Director Michael Moore now wants nothing less than the complete overthrow of the modern capitalist system.

From Reuters in Venice today:

Capitalism is evil. That is the conclusion U.S. documentary maker Michael Moore comes to in his latest movie ‘Capitalism: A Love Story,’ which premieres at the Venice Film Festival Sunday.
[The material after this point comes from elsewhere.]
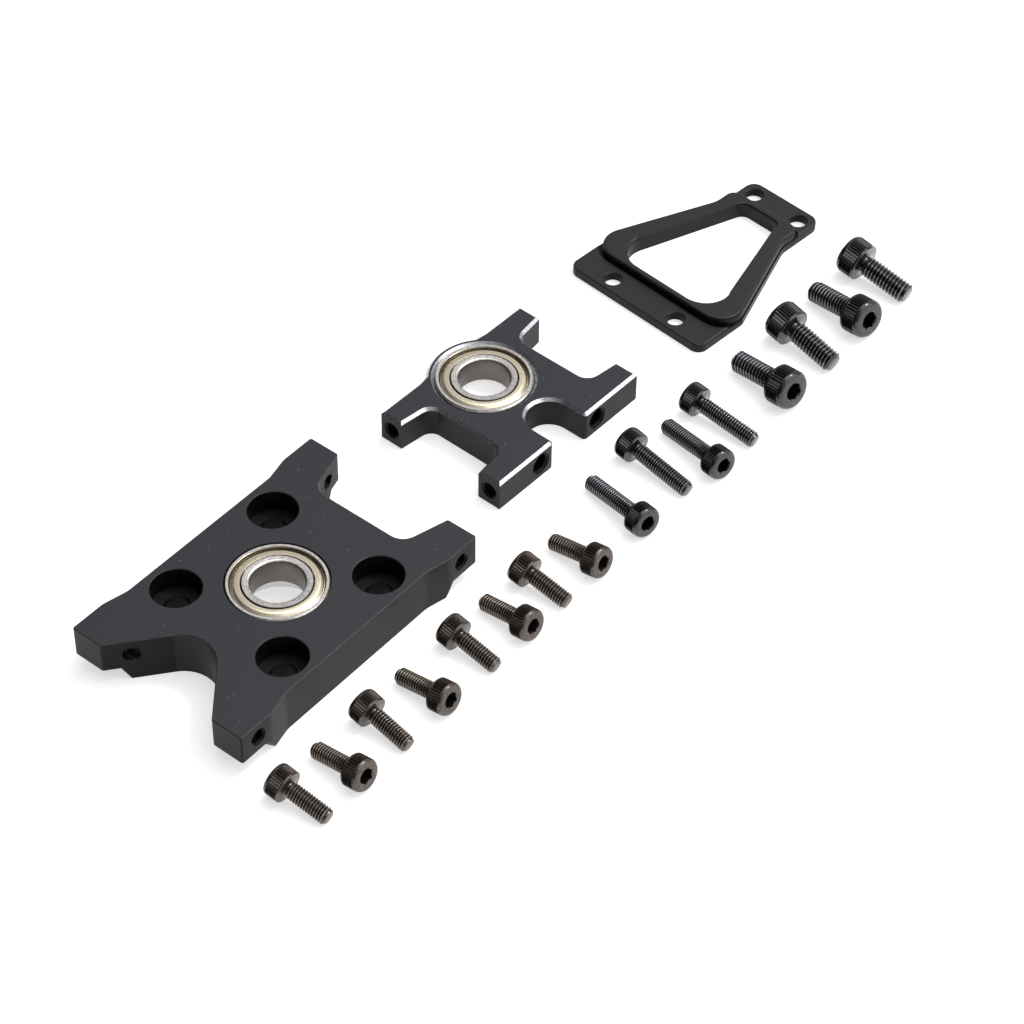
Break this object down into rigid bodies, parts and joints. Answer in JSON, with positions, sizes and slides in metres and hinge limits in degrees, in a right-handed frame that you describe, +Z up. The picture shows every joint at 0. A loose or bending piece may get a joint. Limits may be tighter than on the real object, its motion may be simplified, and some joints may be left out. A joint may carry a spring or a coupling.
{
  "type": "shaft bearing block kit",
  "caption": "Kit laid flat: two black anodised shaft bearing blocks with shielded ball bearings, a windowed brace plate and loose knurled socket cap screws.",
  "frame": {"origin": "centre of the whole laid-out kit's box in plan, on the surface that it lies on", "axes": "+Y along the row of pieces, from the lower bearing block to the brace plate; +X across the row, towards the screws; +Z up, along both bearings' axes"},
  "size_m": [0.0544, 0.1668, 0.0086],
  "materials": {
    "anodised_block": "fine bead-blasted black anodise, bare metal on the upper block's chamfers",
    "anodised_plate": "soft satin black anodise",
    "bearing_steel": "ground and lapped",
    "ball_steel": "polished",
    "cage_steel": "pressed",
    "shield_steel": "pale champagne plated, pressed",
    "snap_ring_steel": "drawn spring wire",
    "matt_screw_steel": "matt black oxide, knurled head, rolled thread",
    "gloss_screw_steel": "glossy oiled black oxide, knurled head, rolled thread"
  },
  "bodies": {
    "lower_block": {"lower_block": "anodised_block", "lower_bearing_outer_ring": "bearing_steel", "lower_bearing_top_shield": "shield_steel", "lower_bearing_bottom_shield": "shield_steel", "lower_bearing_top_snap_ring": "snap_ring_steel", "lower_bearing_bottom_snap_ring": "snap_ring_steel"},
    "lower_inner_ring": {"lower_bearing_inner_ring": "bearing_steel"},
    "lower_cage": {"lower_bearing_cage": "cage_steel", "lower_bearing_ball_01": "ball_steel", "lower_bearing_ball_02": "ball_steel", "lower_bearing_ball_03": "ball_steel", "lower_bearing_ball_04": "ball_steel", "lower_bearing_ball_05": "ball_steel", "lower_bearing_ball_06": "ball_steel", "lower_bearing_ball_07": "ball_steel", "lower_bearing_ball_08": "ball_steel", "lower_bearing_ball_09": "ball_steel", "lower_bearing_ball_10": "ball_steel"},
    "upper_block": {"upper_block": "anodised_block", "upper_bearing_outer_ring": "bearing_steel", "upper_bearing_top_shield": "shield_steel", "upper_bearing_bottom_shield": "shield_steel", "upper_bearing_top_snap_ring": "snap_ring_steel", "upper_bearing_bottom_snap_ring": "snap_ring_steel"},
    "upper_inner_ring": {"upper_bearing_inner_ring": "bearing_steel"},
    "upper_cage": {"upper_bearing_cage": "cage_steel", "upper_bearing_ball_01": "ball_steel", "upper_bearing_ball_02": "ball_steel", "upper_bearing_ball_03": "ball_steel", "upper_bearing_ball_04": "ball_steel", "upper_bearing_ball_05": "ball_steel", "upper_bearing_ball_06": "ball_steel", "upper_bearing_ball_07": "ball_steel", "upper_bearing_ball_08": "ball_steel", "upper_bearing_ball_09": "ball_steel", "upper_bearing_ball_10": "ball_steel"},
    "brace_plate": {"brace_plate": "anodised_plate"},
    "short_screw_1": {"short_screw_1": "matt_screw_steel"},
    "short_screw_2": {"short_screw_2": "matt_screw_steel"},
    "short_screw_3": {"short_screw_3": "matt_screw_steel"},
    "short_screw_4": {"short_screw_4": "matt_screw_steel"},
    "short_screw_5": {"short_screw_5": "matt_screw_steel"},
    "short_screw_6": {"short_screw_6": "matt_screw_steel"},
    "short_screw_7": {"short_screw_7": "matt_screw_steel"},
    "short_screw_8": {"short_screw_8": "matt_screw_steel"},
    "long_screw_1": {"long_screw_1": "gloss_screw_steel"},
    "long_screw_2": {"long_screw_2": "gloss_screw_steel"},
    "long_screw_3": {"long_screw_3": "gloss_screw_steel"},
    "long_screw_4": {"long_screw_4": "gloss_screw_steel"},
    "large_screw_1": {"large_screw_1": "gloss_screw_steel"},
    "large_screw_2": {"large_screw_2": "gloss_screw_steel"},
    "large_screw_3": {"large_screw_3": "gloss_screw_steel"},
    "large_screw_4": {"large_screw_4": "gloss_screw_steel"}
  },
  "joints": [
    {"name": "lower_shaft_spin", "type": "hinge", "parent": "lower_block", "child": "lower_inner_ring", "pos_m": [-0.00927, -0.05352, 0.0061], "axis": [0, 0, 1], "continuous": true},
    {"name": "lower_cage_orbit", "type": "hinge", "parent": "lower_block", "child": "lower_cage", "pos_m": [-0.00927, -0.05352, 0.0061], "axis": [0, 0, 1], "continuous": true},
    {"name": "upper_block_lift", "type": "slide", "parent": "lower_block", "child": "upper_block", "axis": [0, 0, 1], "range_m": [0, 0.03]},
    {"name": "upper_shaft_spin", "type": "hinge", "parent": "upper_block", "child": "upper_inner_ring", "pos_m": [-0.01627, 0.00658, 0.0035], "axis": [0, 0, 1], "continuous": true},
    {"name": "upper_cage_orbit", "type": "hinge", "parent": "upper_block", "child": "upper_cage", "pos_m": [-0.01627, 0.00658, 0.0035], "axis": [0, 0, 1], "continuous": true},
    {"name": "brace_plate_lift", "type": "slide", "parent": "lower_block", "child": "brace_plate", "axis": [0, 0, 1], "range_m": [0, 0.03]},
    {"name": "short_screw_1_lift", "type": "slide", "parent": "lower_block", "child": "short_screw_1", "axis": [0, 0, 1], "range_m": [0, 0.03]},
    {"name": "short_screw_2_lift", "type": "slide", "parent": "lower_block", "child": "short_screw_2", "axis": [0, 0, 1], "range_m": [0, 0.03]},
    {"name": "short_screw_3_lift", "type": "slide", "parent": "lower_block", "child": "short_screw_3", "axis": [0, 0, 1], "range_m": [0, 0.03]},
    {"name": "short_screw_4_lift", "type": "slide", "parent": "lower_block", "child": "short_screw_4", "axis": [0, 0, 1], "range_m": [0, 0.03]},
    {"name": "short_screw_5_lift", "type": "slide", "parent": "lower_block", "child": "short_screw_5", "axis": [0, 0, 1], "range_m": [0, 0.03]},
    {"name": "short_screw_6_lift", "type": "slide", "parent": "lower_block", "child": "short_screw_6", "axis": [0, 0, 1], "range_m": [0, 0.03]},
    {"name": "short_screw_7_lift", "type": "slide", "parent": "lower_block", "child": "short_screw_7", "axis": [0, 0, 1], "range_m": [0, 0.03]},
    {"name": "short_screw_8_lift", "type": "slide", "parent": "lower_block", "child": "short_screw_8", "axis": [0, 0, 1], "range_m": [0, 0.03]},
    {"name": "long_screw_1_lift", "type": "slide", "parent": "lower_block", "child": "long_screw_1", "axis": [0, 0, 1], "range_m": [0, 0.03]},
    {"name": "long_screw_2_lift", "type": "slide", "parent": "lower_block", "child": "long_screw_2", "axis": [0, 0, 1], "range_m": [0, 0.03]},
    {"name": "long_screw_3_lift", "type": "slide", "parent": "lower_block", "child": "long_screw_3", "axis": [0, 0, 1], "range_m": [0, 0.03]},
    {"name": "long_screw_4_lift", "type": "slide", "parent": "lower_block", "child": "long_screw_4", "axis": [0, 0, 1], "range_m": [0, 0.03]},
    {"name": "large_screw_1_lift", "type": "slide", "parent": "lower_block", "child": "large_screw_1", "axis": [0, 0, 1], "range_m": [0, 0.03]},
    {"name": "large_screw_2_lift", "type": "slide", "parent": "lower_block", "child": "large_screw_2", "axis": [0, 0, 1], "range_m": [0, 0.03]},
    {"name": "large_screw_3_lift", "type": "slide", "parent": "lower_block", "child": "large_screw_3", "axis": [0, 0, 1], "range_m": [0, 0.03]},
    {"name": "large_screw_4_lift", "type": "slide", "parent": "lower_block", "child": "large_screw_4", "axis": [0, 0, 1], "range_m": [0, 0.03]}
  ],
  "couplings": [
    {"joint": "lower_cage_orbit", "follows": "lower_shaft_spin", "ratio": 0.4148},
    {"joint": "upper_cage_orbit", "follows": "upper_shaft_spin", "ratio": 0.4148}
  ]
}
Blending his trademark humor with tragic individual stories, archive footage and publicity stunts, the 55-year-old launches an all-out attack on the capitalist system, arguing that it benefits the rich and condemns millions to poverty. ‘Capitalism is an evil, and you cannot regulate evil,’ the two-hour movie concludes. ‘You have to eliminate it and replace it with something that is good for all people and that something is democracy.’


Moore’s long-awaited film, which will open in L.A. and New York on Sept. 23 and nationwide on Oct. 2, is in part his post-mortem on the global financial system crash that began a year ago this month with the collapse of brokerage Lehman Bros.

But the film takes on much more than the usual cast of blood-sucking bankers to make the case against capitalism, delving into unrewarded worker productivity, vultures who make their living off foreclosed homes and horror stories from a privately owned juvenile correctional facility in Pennsylvania.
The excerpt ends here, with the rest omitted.